A novel approach to estimating the current density required to directly activate axons involved in the reinforcing effect of brain stimulation is described. Self-stimulating rats received trains of cathodal pulse pairs via two adjacent, stimulating electrodes which were positioned in the lateral hypothalamus and oriented to lie in a plane transverse to the medial forebrain bundle. The first pulse of each pair was delivered through one electrode and, after varied delays, the second was applied to the other electrode in an attempt to detect a loss of stimulation effectiveness attributable to refractoriness of axons that penetrated the intersection of the two stimulation fields. In low-current tests, no change in the psychophysically scaled effectiveness was observed as the interval separating the pulses was varied but, at higher currents, the stimulation effectiveness rose when the delay between the pulses surpassed the refractory periods of these cells. Our inference was that greater currents produced progressively overlapping stimulation fields. Moreover, evidence of overlap was seen at lower currents in rats that had been prepared with smaller separations between the electrodes. Our estimate of the threshold current density for the most sensitive of the reward units is 1300 microA/mm2 when 0.1 ms pulses are used.
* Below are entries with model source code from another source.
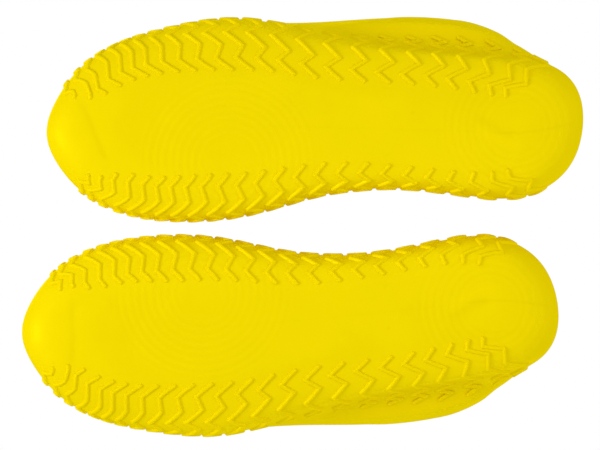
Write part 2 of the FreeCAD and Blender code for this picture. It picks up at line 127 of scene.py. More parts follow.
# Rows of the upper: front, back, height at the front and back, share of the oval shape,
# half width on the lateral and medial side, lean outward, and the bend of the front half.
UPPER_ROWS = [
    (5.0, 279.5, 30.5, 36.0, 0.2, 52.0, 37.0, 0.0, 1.0),
    (16.0, 278.0, 41.0, 48.0, 0.5, 54.5, 36.0, 0.0, 1.4),
    (38.0, 276.0, 50.0, 60.0, 0.8, 54.0, 34.0, 1.0, 1.9),
    (72.0, 273.5, 58.0, 75.0, 0.95, 54.0, 32.0, 3.0, 1.8),
    (108.0, 271.0, 69.0, 90.0, 1.0, 54.0, 30.0, 5.0, 1.3),
    (138.0, 269.0, 84.0, 103.0, 1.0, 53.5, 28.0, 7.0, 1.05),
    (156.0, 267.6, 98.5, 113.0, 1.0, 52.5, 26.0, 8.0, 1.0),
    (162.0, 267.0, 108.0, 120.0, 1.0, 51.5, 25.0, 8.5, 1.0),
]
BACK_NARROWING = 1.2
RISE_END = len(SOLE_ROWS) + len(UPPER_ROWS) - 3


def skin_place(row_index, step):
    """A place that the outer skin runs close to: a row of the skin, a step round the foot."""
    lateral = step <= HALF_ROUND
    station = step if lateral else STATIONS_ROUND - step
    angle = math.pi * station / HALF_ROUND
    back_share = (1 - math.cos(angle)) / 2
    outline = (LATERAL_OUTLINE if lateral else MEDIAL_OUTLINE)[station]
    if row_index < len(SOLE_ROWS):
        front, back, low, beside, high, lateral_in, medial_in = SOLE_ROWS[row_index]
        if lateral:
            inset = lateral_in * LATERAL_ROUNDING[station]
        else:
            inset = medial_in * MEDIAL_ROUNDING[station]
        across = outline - inset * math.sin(angle)
        height = low + (high - low) * back_share
        height += (beside - (low + high) / 2) * math.sin(angle) ** 2
    else:
        upper_row = UPPER_ROWS[row_index - len(SOLE_ROWS)]
        front, back, low, high, oval_share, lateral_wide, medial_wide, lean, early = upper_row
        bend = math.sin(angle) ** (early if station < HALF_ROUND // 2 else BACK_NARROWING)
        wide = lateral_wide if lateral else medial_wide
        shift = lean if lateral else -lean
        oval = shift + (wide - shift) * bend
        across = (1 - oval_share) * outline + oval_share * oval
        height = low + (high - low) * back_share
    if lateral:
        across += FLARES.get(row_index, 0) * FLARE_SHARES.get(station, 0)
    return (across if lateral else -across, front + (back - front) * back_share, height)


def skin_poles():
    """The poles of the spline, moved out so that it runs close to the places given."""
    rows = np.array([[skin_place(row, step) for step in range(STATIONS_ROUND)]
                     for row in range(len(SOLE_ROWS) + len(UPPER_ROWS))])
    bend = np.roll(rows, 1, axis=1) - 2 * rows + np.roll(rows, -1, axis=1)
    bend[2:-1] += rows[1:-2] - 2 * rows[2:-1] + rows[3:]
    return rows - bend / 6


POLES = skin_poles()


def round_weights(turns):
    """Weights of the poles round the foot, for a closed cubic spline."""
    gap = np.abs((turns[:, None] - np.arange(STATIONS_ROUND) + HALF_ROUND)
                 % STATIONS_ROUND - HALF_ROUND)
    near = 2 / 3 - gap ** 2 + gap ** 3 / 2
    far = np.clip(2 - gap, 0, None) ** 3 / 6
    return np.where(gap < 1, near, far)


def rise_weights(rises):
    """Weights of the rows, for a cubic spline that ends at its first and last row."""
    knots = np.concatenate([[0.0] * 3, np.arange(RISE_END + 1.0), [float(RISE_END)] * 3])
    place = np.clip(rises, 0, RISE_END - 1e-9)[:, None]
    weights = ((place >= knots[:-1]) & (place < knots[1:])).astype(float)
    for degree in (1, 2, 3):
        spans = len(knots) - 1 - degree
        start, end = knots[:spans], knots[degree:degree + spans]
        next_start, next_end = knots[1:spans + 1], knots[degree + 1:degree + 1 + spans]
        grow = (place - start) / np.where(end > start, end - start, np.inf)
        fade = (next_end - place) / np.where(next_end > next_start,
                                             next_end - next_start, np.inf)
        weights = grow * weights[:, :spans] + fade * weights[:, 1:spans + 1]
    return weights


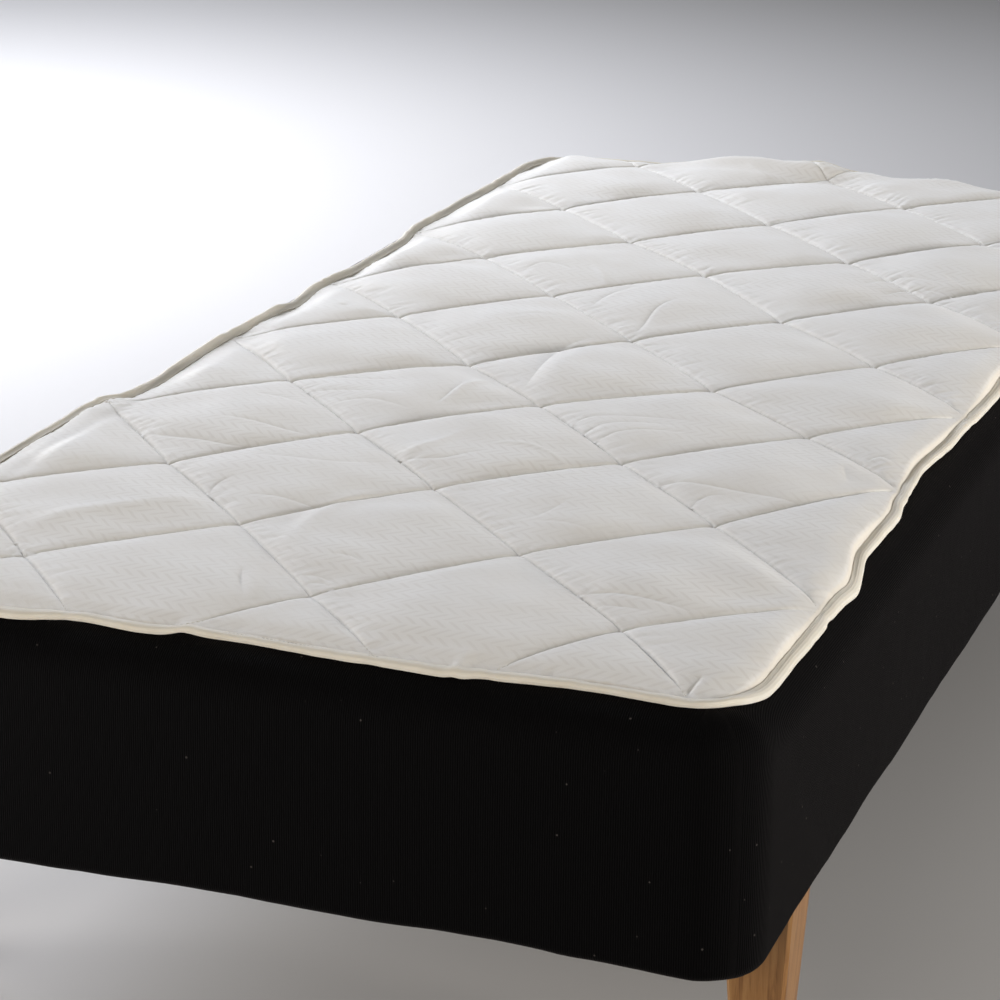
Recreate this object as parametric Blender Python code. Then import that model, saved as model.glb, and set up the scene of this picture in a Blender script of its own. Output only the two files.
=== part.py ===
"""A quilted mattress topper lying on the single bed that it fits.

Metres, +Z up. X runs across the bed and Y along it, from the foot end at -Y to the
head end at +Y. The origin is on the floor, below the middle of the bed.

The topper is one filled pad: its top is drawn down by two crossing families of
sewn channels, which leave diamond pillows, and a folded tape binds its thin edge.
The bed is a covered box with rounded edges, on four tapered legs.
"""
import math

import bpy
import bmesh
from mathutils import Vector
from mathutils.geometry import delaunay_2d_cdt

MM = 0.001

# The bed.
LEG_HEIGHT = 200 * MM
LEG_TOP_WIDTH = 64 * MM
LEG_FOOT_WIDTH = 40 * MM
LEG_CHAMFER = 3 * MM
LEG_SIDE_INSET = 6 * MM
LEG_END_INSET = 160 * MM
BED_WIDTH = 935 * MM
BED_LENGTH = 2080 * MM
BED_DEPTH = 222 * MM
BED_CORNER_RADIUS = 55 * MM
BED_TOP_RADIUS = 45 * MM
BED_FOOT_RADIUS = 10 * MM
BED_TOP = LEG_HEIGHT + BED_DEPTH
PIECE_GAP = 0.3 * MM

# The topper's outline, seen from above.
HALF_WIDTH = 445 * MM
HALF_LENGTH = 1000 * MM
CORNER_ACROSS = 57 * MM
CORNER_ALONG = 98 * MM
STATION_STEP = 30 * MM
CORNER_STEPS = 7

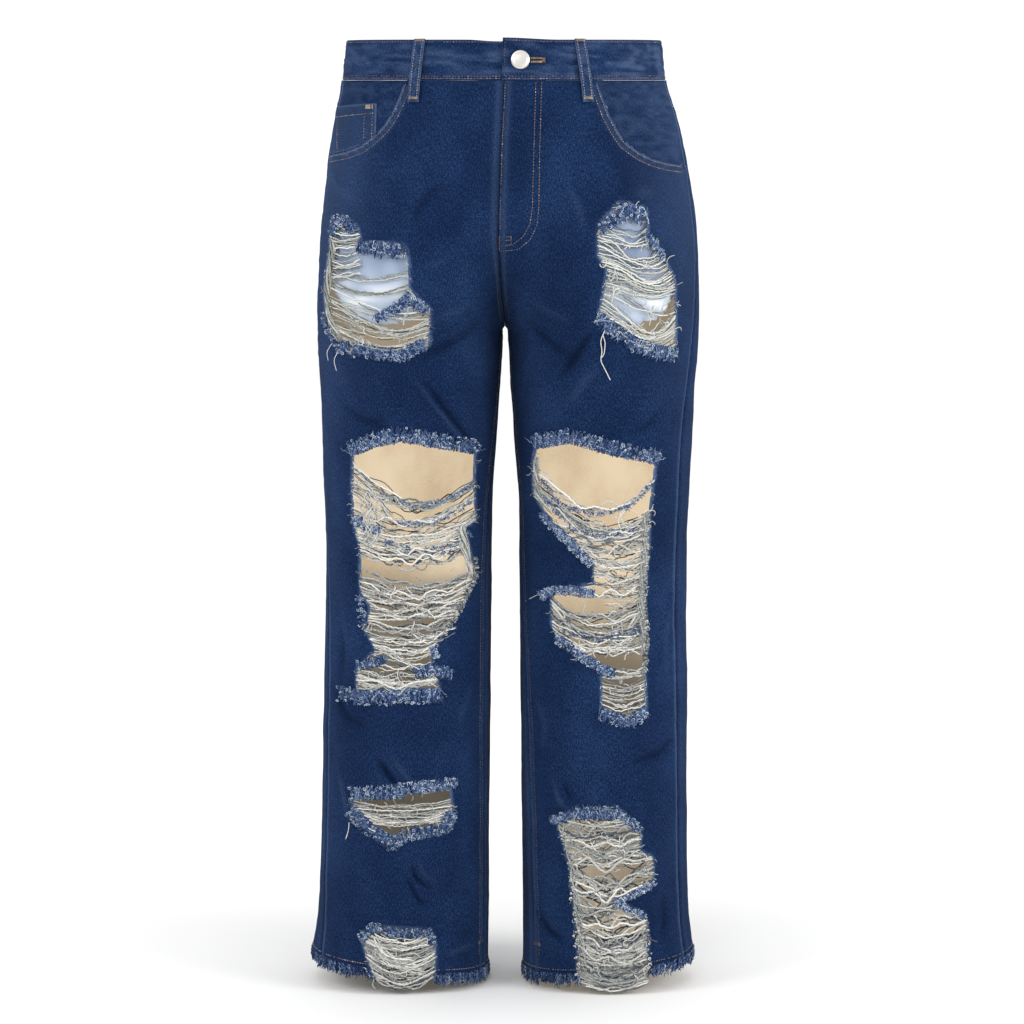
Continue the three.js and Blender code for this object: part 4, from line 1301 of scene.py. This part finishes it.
# one hole: undyed yarns across it, blue frayed ends along its edges
class tear:
    def __init__(self, name):
        self.side = sideOf["right" if name.startswith("right") else "left"]
        self.outline = rips[name]
        self.pale, self.blue = yarnHeap(), yarnHeap()
        tears[name] = self

    # yarns from edge to edge: straight from left to right height, plus a sag
    # (mid - straight) sin(pi s^q), lowest at the share low of the span, plus a waver;
    # u spreads them by fan mm at left, middle and right
    def strands(self, left, mid, right, count, fan, low, wander, thick, tone, ends, depth, sides):
        u = np.linspace(-0.5, 0.5, count) + rng.normal(0, 0.4 / count, count)
        mixed = 0.8 * u + 0.2 * rng.uniform(-0.5, 0.5, count)
        zl, zm, zr = left + fan[0] * u, mid + fan[1] * mixed, right + fan[2] * (0.7 * u + 0.3 * mixed)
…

The pontine substrate of circling behavior

Single or twin movable stimulating electrodes were implanted in 9 rats in order to investigate the pontine substrate of circling behavior. The region located between the caudal part of the interpeduncular nucleus and the fourth ventricle was examined. The electrodes were implanted 6 mm below the surface of the skull and subsequently moved down by steps of 0.13 or 0.16 mm. The stimulating current consisted of trains of cathodal rectangular pulses of constant intensity and width (100 microA and 0.1 ms respectively) and of variable frequency. The effectiveness of the stimulation in eliciting a circling reaction was inferred from a psychophysical determination of the pulse period required at each site in order for the animal to maintain a criterion rotation speed. In the average, 48 brain sites were investigated per animal. Stimulation of 166 out of a total of 387 sites elicited ipsiversive rotation. Depending on the coronal plane of implantation, the dorsal boundary of the circling substrate was located within the pedunculus cerebellaris superior or the floor of the substantia grisea centralis. In addition, the positive region extended 1.7-2 mm ventrally and 1.9 mm from the midline. The distribution of the positive sites seems to suggest that the circling substrate is a large bundle which runs sagittally through the medial part of the reticular formation.